Step 3: Pre-processing

Motion correction, CTF estimation, tilt-series alignment and reconstruction ( 5 min)
  • Click on Tilt-series (output of the Tomography (from Raw Data) block) and select Pre-processing

    File browser
  • Go to the Frame alignment tab:

    • Leave Frame pattern as the default value TILTSERIES_SCANORD_ANGLE.tif. nextPYP uses this to extract the metadata from the file names, for example, TS_54_037_57.0.tif would indicate that the tilt-series name is TS_54, the exposure acquistion order is 37, and the corresponding tilt-angle is 57.0 degrees

    • Click on the CTF determination tab

    • Set Max resolution (A) to 5. This will be the maximum resolution used to determine the CTF parameters for each tilt-series

    • Click on the Resources tab

    • Set Split, Threads to 11. This tells nextPYP to use 11 threads to process each tilt-series

    • Set other runtime parameters as needed (see Computing resources)

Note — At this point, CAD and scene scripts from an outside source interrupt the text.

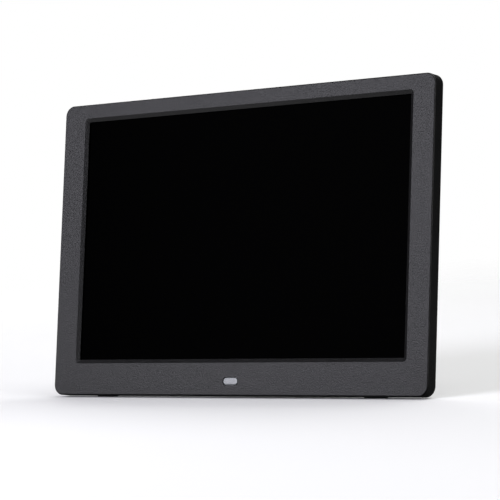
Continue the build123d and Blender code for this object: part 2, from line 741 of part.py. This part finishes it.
screw_end = 2.4
housing_head = (rim_depth - 0.1, rim_depth - 0.1 - screw_head_t)
bracket_head = (bracket_boss_top + 2 * half_sheet + screw_head_t, bracket_boss_top + 2 * half_sheet)
housing_screws_part = screws(screw_points, 1.9, housing_head, 0.93, screw_end)
bracket_screws_part = screws(bracket_points, 1.6, bracket_head, 0.93, screw_end)
with BuildPart() as board_screws:
    add(screws(main_posts + display_posts, 2.0, (board_front - 1.2, board_front), 0.88, board_back + 5))
    add(screws(keypad_posts, 1.6, (keypad_front - 1.0, keypad_front), 0.68, keypad_back + 4))

# ---- Every piece, written under its own name -------------------------------------------------
pieces = {
    "front_bezel": front_bezel.part,
    "rear_cover": rear_cover.part,
    "display_gasket": display_gasket.part,
    "lcd_panel": lcd_panel_part,
    "light_guide": light_guide_part,
    "lcd_tray": lcd_tray.part,
    "lcd_brackets": lcd_brackets.part,
    "bracket_screws": bracket_screws_part,
    "lcd_flex": lcd_flex.part,
    "main_board": main_board.part,
    "processor": processor_part,
    "heatsink": heatsink.part,
    "memory_chips": memory_chips.part,
    "capacitors": capacitors.part,
    "cell_holder": cell_holder.part,
    "coin_cell": coin_cell_part,
    "card_slot": card_slot.part,
    "usb_port": usb_port.part,
    "usb_tongue": usb_tongue_part,
    "audio_jack": audio_jack.part,
    "dc_jack": dc_jack.part,
    "dc_pin": dc_pin.part,
    "display_board": display_board.part,
    "display_chip": display_chip_part,
    "board_cable": board_cable_part,
    "keypad_board": keypad_board.part,
    "keypad_cable": keypad_cable.part,
    "tact_switches": tact_switches.part,
    **button_caps,
    **button_plungers,
    "sensor_window": sensor_window.part,
    "ir_receiver": ir_receiver.part,
    "status_led": status_led_part,
    "sensor_board": sensor_board_part,
    "speaker_frames": speaker_frames_part,
    "speaker_cones": speaker_cones_part,
    "speaker_magnets": speaker_magnets_part,
    "stand_leg": stand_leg.part,
    "leg_pad": leg_pad.part,
    "hinge_pin": hinge_pin.part,
    "hinge_washers": hinge_washers_part,
    "pin_clips": pin_clips_part,
    "rubber_feet": rubber_feet.part,
    "housing_screws": housing_screws_part,
    "board_screws": board_screws.part,
}
for name, piece in pieces.items():
    piece.label = name
    export_step(piece, f"parts/{name}.step")
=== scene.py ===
"""Looks of the digital photo frame, made round its CAD model. Metres, +Z up, front towards -Y."""

import json
from math import cos, inf, pi, radians, sin

import bpy
import bmesh
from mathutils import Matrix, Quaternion, Vector


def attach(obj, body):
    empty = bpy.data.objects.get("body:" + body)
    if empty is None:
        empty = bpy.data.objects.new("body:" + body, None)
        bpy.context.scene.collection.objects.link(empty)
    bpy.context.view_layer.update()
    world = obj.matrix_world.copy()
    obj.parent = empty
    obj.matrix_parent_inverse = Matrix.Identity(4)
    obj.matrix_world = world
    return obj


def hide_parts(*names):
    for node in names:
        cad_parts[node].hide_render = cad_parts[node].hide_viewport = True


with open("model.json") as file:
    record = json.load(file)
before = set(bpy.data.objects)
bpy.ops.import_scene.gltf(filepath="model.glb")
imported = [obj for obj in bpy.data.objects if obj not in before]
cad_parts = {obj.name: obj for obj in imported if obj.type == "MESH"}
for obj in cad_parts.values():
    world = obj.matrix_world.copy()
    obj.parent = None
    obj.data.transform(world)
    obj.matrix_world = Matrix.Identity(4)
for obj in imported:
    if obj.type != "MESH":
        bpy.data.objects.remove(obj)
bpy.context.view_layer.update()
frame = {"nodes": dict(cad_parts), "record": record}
nodes = frame["nodes"]

MM = 0.001
LEAN = radians(10)  # the panel leans back this far

# ---- Panel frame: right, up along the panel, and out of its front ------------------------------
RIGHT = Vector((1, 0, 0))
UP = Vector((0, sin(LEAN), cos(LEAN)))
OUT = Vector((0, -cos(LEAN), sin(LEAN)))


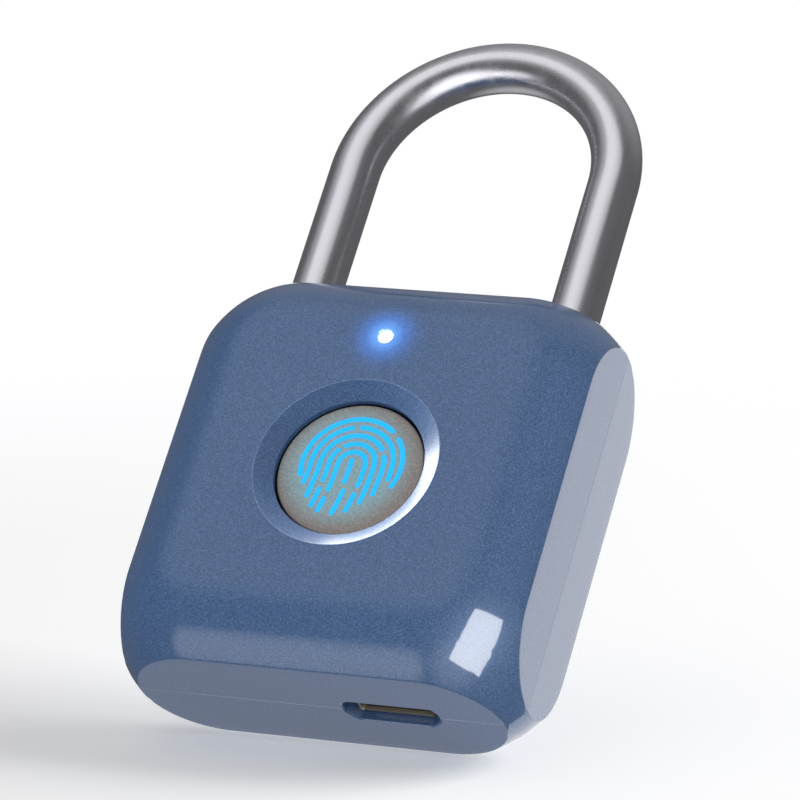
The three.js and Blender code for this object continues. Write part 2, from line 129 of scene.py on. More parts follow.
def applied(obj, smooth_angle=30.0):
    """Bakes the object's modifiers into its mesh."""
    deps = bpy.context.evaluated_depsgraph_get()
    mesh = bpy.data.meshes.new_from_object(obj.evaluated_get(deps))
    obj.modifiers.clear()
    obj.data = mesh
    mesh.shade_smooth()
    mesh.set_sharp_from_angle(angle=math.radians(smooth_angle))
    return obj


def cut(obj, cutters, smooth_angle=30.0):
    """Subtracts the cutters from the object and deletes them."""
    for cutter in cutters:
        mod = obj.modifiers.new("cut", "BOOLEAN")
        mod.operation = "DIFFERENCE"
        mod.solver = "EXACT"
        mod.object = cutter
    applied(obj, smooth_angle)
    for cutter in cutters:
        bpy.data.objects.remove(cutter)
    return obj


def loft(name, rings, closed=False, smooth_angle=30.0):
    """Skins a list of equal rings; the ends are capped, or joined to each other when closed."""
    n = len(rings[0])
    verts = [p for ring in rings for p in ring]
    faces = []
    count = len(rings)
    for i in range(count if closed else count - 1):
        j = (i + 1) % count
        for k in range(n):
            m = (k + 1) % n
            faces.append((i * n + k, i * n + m, j * n + m, j * n + k))
    if not closed:
        faces.append(tuple(range(n))[::-1])
        faces.append(tuple(range((count - 1) * n, count * n)))
    return new_object(name, verts, faces, smooth_angle)


def turned(name, profile, centre, axis="Y", sides=96, closed=False, smooth_angle=30.0):
    """A turned piece: profile is (radius, height along the axis)."""
    rings = []
    for radius, height in profile:
        ring = []
        for k in range(sides):
            a = 2 * math.pi * k / sides
            c, s = radius * math.cos(a), radius * math.sin(a)
            if axis == "Y":
                ring.append((centre[0] + c, height, centre[1] + s))
            else:
                ring.append((centre[0] + c, centre[1] + s, height))
        rings.append(ring)
    return loft(name, rings, closed, smooth_angle)


def bend(before, corner, after, size, steps):
    """A curve that takes the place of a corner, from size before it to size after it."""
    start = corner + (before - corner).normalized() * size
    end = corner + (after - corner).normalized() * size
    out = []
    for k in range(steps + 1):
        t = k / steps
        out.append(tuple(start * (1 - t) ** 2 + corner * 2 * t * (1 - t) + end * t * t))
    return out


def rounded(points, corners, steps=4):
    """Rounds the given corners of a polyline; corners maps an index to its cut-back length."""
    out = []
    for i, p in enumerate(points):
        if i not in corners:
            out.append(p)
            continue
        before, corner, after = Vector(points[i - 1]), Vector(p), Vector(points[(i + 1) % len(points)])
        size = min(corners[i], 0.45 * (before - corner).length, 0.45 * (after - corner).length)
        out += bend(before, corner, after, size, steps)
    return out


# ---- body halves -----------------------------------------------------------------------------


def core_columns(side_steps, corner_steps):
    """(foot x, foot z, direction x, direction z) round the core rectangle, from the centre."""
    corners = [(CORE_X, CORE_Z), (-CORE_X, CORE_Z), (-CORE_X, -CORE_Z), (CORE_X, -CORE_Z)]
    out = []
    for i, corner in enumerate(corners):
        before = corners[i - 1]
        start = math.radians(90 * i)
        for k in range(side_steps):
            t = k / side_steps
            foot = [before[0] + (corner[0] - before[0]) * t, before[1] + (corner[1] - before[1]) * t]
            out.append((*foot, math.cos(start), math.sin(start)))
        for k in range(corner_steps):
            a = start + math.radians(90) * k / corner_steps
            out.append((*corner, math.cos(a), math.sin(a)))
    return out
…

  • Click Save, Run, and Start Run for 1 block. Follow the status of the run in the Jobs panel

    File browser
  • Click inside the Pre-processing block to inspect the results (you don’t need to wait until processing is done to do this). Results will be grouped into tabs:

    Dataset statistics
    Table view
    Gallery view
    Tilt-series (Tilts)
    Tilt-series (Alignment)
    Tilt-series (CTF)
    Tilt-series (Reconstruction)

    Tip

    While on the Tilt Series tab, use the navigation bar at the top of the page to look at the results for other tilt-series

Step 4: Virion selection

Selection of virion centers ( 1 min)
  • Click on Tomograms (output of the Pre-processing block) and select Particle picking

  • Go to the Particle detection tab:

    • Set Detection method to virions

    • Set Virion radius (A) to 500

  • Click Save, Run, and Start Run for 1 block. Follow the status of the run in the Jobs panel

Step 5: Virion segmentation

Segment individual virions in 3D ( 1 min)
  • Click on Particles (output of the Particle picking block) and select Segmentation (closed surfaces)

  • Click Save, Run, and Start Run for 1 block. Follow the status of the run in the Jobs panel

This next step is optional, but it showcases tools available in nextPYP to work with virions:

  • Go inside the Segmentation (closed surfaces) block and click on the Segmentation tab

    Virion segmentation
  • Select a virion from the table to show its 3D segmentation (8 different thresholds are shown as yellow contours in columns 1-8). The column number highlighted in blue represents the selected threshold value (default is 1, click on a different column to select a better threshold). The best threshold is the one that more closely follows the outermost membrane layer. If none of the columns look reasonable (or if you want to ignore the current virion), select the last column (“-“)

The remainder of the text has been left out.